The Redcliffes specifically wanted to purchase a property in a high rainfall area when they were looking at options, unfortunately they went straight into drought upon buying Big Bluff and ended up having to truck up hay from as far south as Victoria.

"We're enjoying what the locals call a normal season now with reliable spring rainfall and good summer storms. The country here holds the moisture very well."

In addition to co-managing the herd with her husband, Mrs Redcliffe works full time as the CEO for the Nuffield Australia scholarship program, from which she graduated herself in 2013.

This experience led the pair to looking at other business avenues when they moved to Big Bluff as there wasn't initially enough land to run a full-fledged cattle operation.

They wanted to share what farming looks like with people from urban areas and so they established a farm stay business.

"It's not just accommodation, guests get to see how a beef breeding operation works, while also gaining a detailed insight into our smaller free range pig and beehive arms of the business. We're connecting urban people with the rural landscape to help close the knowledge gap."

The Redcliffes have been "feeling their way" through their mating program which was run as a fixed joining period during their first year on Big Bluff though they've since changed tack to year-round mating.

"This decision was based more on the farm stay side of the business as guests love seeing cute little Angus calves on the ground."

The drought saw the Redcliffes reduce their herd size by half, though they've been building their numbers back up through the better seasons that have followed. They're currently running 60 breeders on 65ha of improved pastures and another 70ha scrubby lease block.

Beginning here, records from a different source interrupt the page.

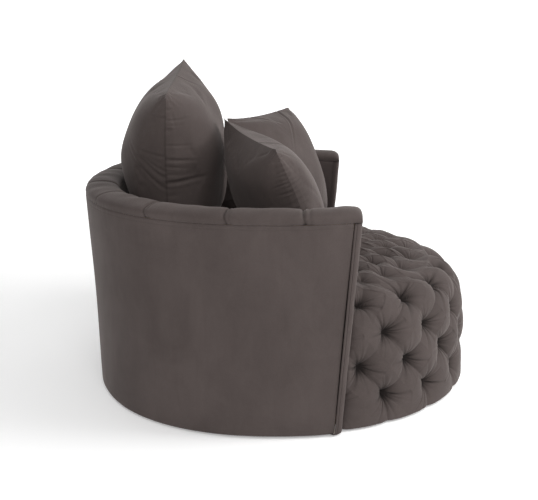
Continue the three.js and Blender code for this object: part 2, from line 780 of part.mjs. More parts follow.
// Pillows
function pillow(width, height, halfThickness) {
  const cells = 12;
  const waves = steps(cells, -1, 1).map((s) => Math.sin((s * Math.PI) / 2));
  const points = [];
  const faces = [];
  const index = new Map();
  const pointAt = (i, j, side) => {
    const edge = i === 0 || j === 0 || i === cells || j === cells;
    const key = `${i} ${j} ${edge ? 0 : side}`;
    if (!index.has(key)) {
      const [u, v] = [waves[i], waves[j]];
      const x = (width / 2) * u * (1 - pillowPinchShare * (1 - v * v));
      const z = (height / 2) * v * (1 - pillowPinchShare * (1 - u * u));
      const across = (1 - Math.abs(u) ** pillowFlatness) * (1 - Math.abs(v) ** pillowFlatness);
      const y = edge ? 0 : side * halfThickness * across ** pillowCrownPower;
      index.set(key, points.push(new THREE.Vector3(x, y, z)) - 1);
    }
    return index.get(key);
  };
  for (const side of [-1, 1]) {
    for (let i = 0; i < cells; i += 1) {
      for (let j = 0; j < cells; j += 1) {
        const cell = [[i, j], [i + 1, j], [i + 1, j + 1], [i, j + 1]];
        const [a, b, c, d] = cell.map(([p, q]) => pointAt(p, q, side));
        const rising = (i < cells / 2) === (j < cells / 2);
        const pair = rising ? [[a, b, c], [a, c, d]] : [[a, b, d], [b, c, d]];
        faces.push(...pair.map(([p, q, r]) => (side < 0 ? [p, q, r] : [p, r, q])));
      }
    }
  }
  return toGeometry(points, faces);
}

function addPillows() {
  const backShape = pillow(backPillowWidth, backPillowHeight, backPillowHalfThickness);
  const back = addMesh('pillow_back', backShape, materials.velvet);
  back.rotation.set(0, -backPillowTilt, 0);
  const reach = backPillowWidth * Math.sin(backPillowTilt) + backPillowHeight * Math.cos(backPillowTilt);
  back.position.set(0, seatBackDepth - backPillowInset, backPillowTop - reach / 2);

  const frontShape = pillow(frontPillowWidth, frontPillowHeight, frontPillowHalfThickness);
  const place = (name, x, y, lift, turn, roll) => {
    const front = addMesh(name, frontShape, materials.velvet);
    front.rotation.order = 'ZXY';
    front.rotation.set(-frontPillowLean, roll, turn);
    front.position.set(x, y, seatCrownHeight + lift);
  };
  place('pillow_right', -frontPillowX, rightPillowY, rightPillowLift, rightPillowTurn, -rightPillowRoll);
  place('pillow_left', frontPillowX, leftPillowY, leftPillowLift, -leftPillowTurn, 0);
}

addSwivelBase();
addBoards();
addShell();
addSeatFrame();
addMesh('seat_side_pad', sidePad(), materials.velvet);
addMesh('seat_top_pad', topPad(), materials.velvet);
addPillows();

export default chair;
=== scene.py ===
import math

import bmesh
import bpy
import numpy as np
from mathutils import Matrix, Vector


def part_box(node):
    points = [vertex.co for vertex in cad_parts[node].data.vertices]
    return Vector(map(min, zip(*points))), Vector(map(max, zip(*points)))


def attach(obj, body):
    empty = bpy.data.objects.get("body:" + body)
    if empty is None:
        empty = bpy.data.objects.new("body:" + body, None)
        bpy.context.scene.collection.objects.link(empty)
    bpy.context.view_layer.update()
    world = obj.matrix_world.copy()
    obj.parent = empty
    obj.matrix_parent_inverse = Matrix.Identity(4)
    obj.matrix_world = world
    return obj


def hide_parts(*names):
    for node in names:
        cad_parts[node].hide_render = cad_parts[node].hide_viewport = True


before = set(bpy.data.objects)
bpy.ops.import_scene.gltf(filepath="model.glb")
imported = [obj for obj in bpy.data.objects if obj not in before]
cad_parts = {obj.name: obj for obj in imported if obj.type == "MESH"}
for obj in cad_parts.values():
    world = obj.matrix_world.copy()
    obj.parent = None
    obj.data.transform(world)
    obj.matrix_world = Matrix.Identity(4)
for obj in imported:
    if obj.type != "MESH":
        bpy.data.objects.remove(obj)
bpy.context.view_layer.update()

# Sizes of the shell in metres, the same as the solid's own: a flared tub with a rolled rim on its seam
SEAM_Z = 0.560
SHELL_BOTTOM = 0.005
SHELL_A = 0.553
SHELL_B = 0.526
FLARE = 0.020
CENTRE_Y = 0.015
POWER = 2.2
SHELL_THICK = 0.0964
SHELL_ARC = 2.36
TIP_LOW = 0.165
TIP_HIGH = 0.203
TIP_SETBACK = 0.0183
ROLL_RISE = 0.032
COVER_TOP = SEAM_Z - 0.0003

# Sizes of the drum seat, its crown and its rows and columns of tufts
DRUM_A = 0.538
DRUM_B = 0.561
DRUM_MEAN = 0.55
CROWN = 0.385
RISE_POWER = 7.4
PLAN_POWER = 3.3
TOP_SHARE = 0.80
TOP_A = 0.450
SEAT_BACK = 0.448
WALL_TOP = 0.345
COLUMNS = 22
COLUMN = math.pi / COLUMNS
LOW_TUFT = 0.073
ROW = 0.088
TOP_ROW = 0.078
LOWEST_ROW = -0.9
LAST_SIDE_ROW = 3
FIRST_TOP_ROW = 4
LAST_TUFT_ROW = 6
CENTRE_ROW = 9.26
FIRST_TOP_SHARE = 0.889
TOP_ROW_SHARE = 0.167


# Mesh helpers
def mesh_object(name, points, faces):
    """faces is an (n, 4) or (n, 3) array of vertex numbers."""
    mesh = bpy.data.meshes.new(name)
    n, k = faces.shape
    mesh.vertices.add(len(points))
    mesh.vertices.foreach_set("co", np.asarray(points, np.float32).ravel())
    mesh.loops.add(n * k)
    mesh.loops.foreach_set("vertex_index", faces.astype(np.int32).ravel())
    mesh.polygons.add(n)
    mesh.polygons.foreach_set("loop_start", np.arange(0, n * k, k, dtype=np.int32))
    mesh.update(calc_edges=True)
    mesh.validate()
    mesh.polygons.foreach_set("use_smooth", np.ones(len(mesh.polygons), bool))
    obj = bpy.data.objects.new(name, mesh)
    bpy.context.scene.collection.objects.link(obj)
    return obj


def grid_faces(rows, cols, wrap=False):
    r = np.arange(rows - 1)[:, None]
    c = np.arange(cols if wrap else cols - 1)[None, :]
    a = r * cols + c
    b = r * cols + (c + 1) % cols
    return np.stack([a, b, b + cols, a + cols], -1).reshape(-1, 4)


def grid_normals(p):
    """p is (rows, cols, 3); the normal is d(cols) x d(rows)."""
    n = np.cross(np.gradient(p, axis=1), np.gradient(p, axis=0))
    return n / np.maximum(np.linalg.norm(n, axis=-1, keepdims=True), 1e-12)


def points_of(mesh):
    co = np.empty(len(mesh.vertices) * 3, np.float32)
    mesh.vertices.foreach_get("co", co)
    return co.reshape(-1, 3)


def set_painted_shade(obj, values):
    """How deep in a crease each point lies, from 0 to 1, for the velvet to darken it as painted shade."""
    layer = obj.data.attributes.new("fold", "FLOAT", "POINT")
    layer.data.foreach_set("value", np.asarray(values, np.float32).ravel())


def grid_piece(name, points, fold, turn=1):
    """A grid of points as one piece, facing the other way where turn is -1."""
    obj = mesh_object(name, points.reshape(-1, 3), grid_faces(*points.shape[:2])[:, ::turn])
    set_painted_shade(obj, fold)
    return obj


def add_cap(obj, triangles):
    bm = bmesh.new()
    bm.from_mesh(obj.data)
    bm.verts.ensure_lookup_table()
    for triangle in triangles:
        face = bm.faces.new([bm.verts[int(i)] for i in triangle])
        face.smooth = True
    bm.to_mesh(obj.data)
    bm.free()


def remove_loose(obj):
    bm = bmesh.new()
    bm.from_mesh(obj.data)
    bmesh.ops.delete(bm, geom=[v for v in bm.verts if not v.link_faces], context="VERTS")
    bm.to_mesh(obj.data)
    bm.free()


def smoothstep(x, low, high):
    t = np.clip((x - low) / (high - low), 0, 1)
    return t * t * (3 - 2 * t)


def bell(x, width, power=2):
    return np.exp(-np.abs(x / width) ** power)


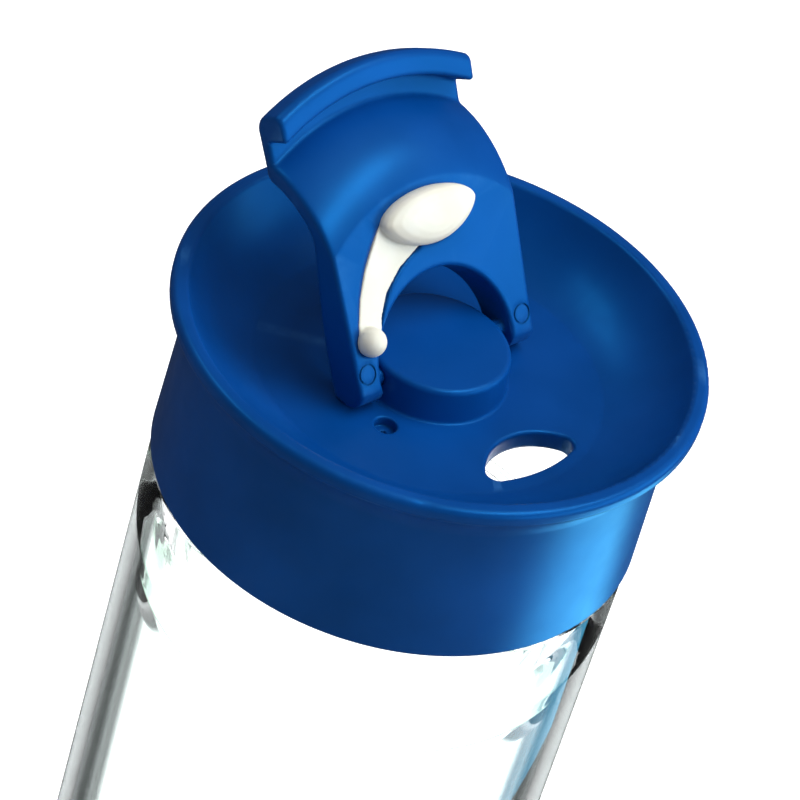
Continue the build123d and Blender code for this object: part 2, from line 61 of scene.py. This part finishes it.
def make_camera():
    azimuth = math.radians(VIEW_AZIMUTH)
    elevation = math.radians(VIEW_ELEVATION)
    roll = math.radians(VIEW_ROLL)
    flat = Vector((-math.sin(azimuth), math.cos(azimuth), 0))
    forward = flat * math.cos(elevation) - Vector((0, 0, math.sin(elevation)))
    level = forward.cross(Vector((0, 0, 1))).normalized()
    upright = level.cross(forward)
    right = level * math.cos(roll) + upright * math.sin(roll)
    up = upright * math.cos(roll) - level * math.sin(roll)
    place = Vector((0, 0, rim_z)) + AIM - forward * VIEW_DISTANCE
    data = bpy.data.cameras.new("camera")
    data.lens = LENS
    data.sensor_width = 36.0
    data.clip_start = 0.01
    data.clip_end = 50.0
    camera = bpy.data.objects.new("camera", data)
    bpy.context.scene.collection.objects.link(camera)
    turn = Matrix((right, up, -forward)).transposed().to_4x4()
    camera.matrix_world = Matrix.Translation(place) @ turn
    bpy.context.scene.camera = camera


# ---- nodes of a material, by short calls ----
class Shader:
    """A material's node tree, with one principled shader."""

    def __init__(self, name):
        self.material = bpy.data.materials.new(name)
        self.material.use_nodes = True
        self.tree = self.material.node_tree
        self.tree.nodes.clear()
        self.out = self.tree.nodes.new("ShaderNodeOutputMaterial")
        self.principled = self.tree.nodes.new("ShaderNodeBsdfPrincipled")
        self.link(self.principled.outputs[0], self.out.inputs["Surface"])
        self.place = self.tree.nodes.new("ShaderNodeTexCoord").outputs["Object"]

    def link(self, source, target):
        self.tree.links.new(source, target)

    def set(self, **values):
        for name, value in values.items():
            self.principled.inputs[name.replace("_", " ")].default_value = value
        return self

    def noise(self, scale, detail=3.0, stretch=(1, 1, 1)):
        """Fractal noise; the scale is in cells per metre."""
        mapping = self.tree.nodes.new("ShaderNodeMapping")
        mapping.inputs["Scale"].default_value = stretch
        self.link(self.place, mapping.inputs["Vector"])
        node = self.tree.nodes.new("ShaderNodeTexNoise")
        node.inputs["Scale"].default_value = scale
        node.inputs["Detail"].default_value = detail
        self.link(mapping.outputs[0], node.inputs["Vector"])
        return node.outputs["Fac"]

    def ramp(self, source, stops):
        """Colour ramp from (position, colour) stops."""
        node = self.tree.nodes.new("ShaderNodeValToRGB")
        elements = node.color_ramp.elements
        while len(elements) < len(stops):
            elements.new(0.5)
        for element, (position, colour) in zip(elements, stops):
            element.position = position
            element.color = colour
        self.link(source, node.inputs["Fac"])
        return node.outputs["Color"]

    def between(self, source, low, high):
        """Map a 0 to 1 value to a range."""
        node = self.tree.nodes.new("ShaderNodeMapRange")
        node.inputs["To Min"].default_value = low
        node.inputs["To Max"].default_value = high
        self.link(source, node.inputs["Value"])
        return node.outputs["Result"]

    def bump(self, layers, soft_edge=0):
        """Stack (height, strength, distance) layers on the normal, over softened edges."""
        previous = None
        if soft_edge:
            bevel = self.tree.nodes.new("ShaderNodeBevel")
            bevel.samples = 8
            bevel.inputs["Radius"].default_value = soft_edge
            previous = bevel.outputs["Normal"]
        for height, strength, distance in layers:
            node = self.tree.nodes.new("ShaderNodeBump")
            node.inputs["Strength"].default_value = strength
            node.inputs["Distance"].default_value = distance
            self.link(height, node.inputs["Height"])
            if previous is not None:
                self.link(previous, node.inputs["Normal"])
            previous = node.outputs["Normal"]
        self.link(previous, self.principled.inputs["Normal"])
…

"We're really happy with the quality of our heifers. We can run as many as 90 breeders if we desire to do so."

In the drought the Redcliffes were grain feeding steers for 100 days then marketing them as grain fed Angus beef to local butchers, however as conditions have improved and with saleyard prices holding high they've switched to selling steers straight off their mums at weaning through the Casino yards.

"The last weaner steers we sent to Casino at the end of August weighed 241kg/head to return an average of 720c/kg."

The Redcliffes aim for a five-year working life with their bulls and will be looking to swap their oldest Cochrane bull out in the next two to three years.

"For our replacement bull we'll be going back to the Cochranes for sure."